Kiilu also points out that increased tobacco production has generated ancillary employment in distribution, marketing and retailing. BAT cigarettes are sold through 49 distributors, 1,000 stockists or wholesalers and at least 40,000 retailers. All told, more than a million Kenyans derive their livelihood from BAT. And the company prides itself in supporting the government through taxes and rural development programmes such as tree planting.
Indeed, there are many farmers who like working for BAT and even cultivate tobacco out of season, which is prohibited by law. But the case of Onyango suggests that the profits made by BAT are not trickling down to the small farmer.
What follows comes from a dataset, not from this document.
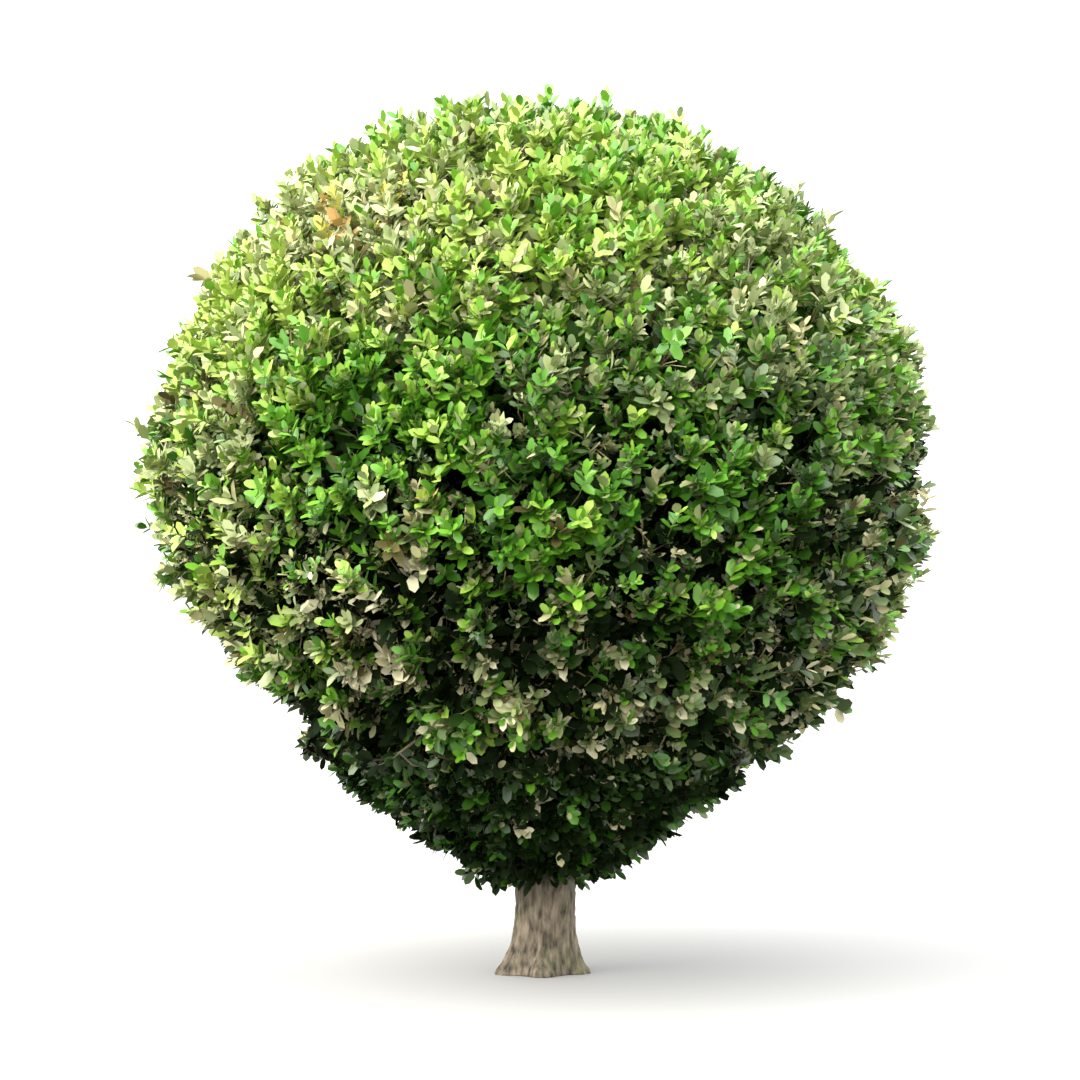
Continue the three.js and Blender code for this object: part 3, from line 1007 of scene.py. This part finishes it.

This is an irony because small farmers are the backbone of agriculture, which makes up the largest portion of Kenya’s economy, accounting for some 29 percent of its Gross Domestic Product.
As with many developing countries around the world, Kenya is increasingly shifting toward export-driven cash crops such as tea, coffee and tobacco to offset an external debt which by 1985 had reached 7.4 billion dollars. Tobacco is Kenya’s major foreign exchange earner - in 1997 BAT alone earned a record 906 million shillings ($15.4 million) in foreign exchange. Tobacco, however, is not the only cash crop causing problems to small farmers. In sugarcane growing areas like Bungoma district in western Kenya, there are similar reports of farmers who earn as little as 10,000 shillings ($166) per acre of land, toiling with their families all year round on a crop that also leaves them with little time to grow food.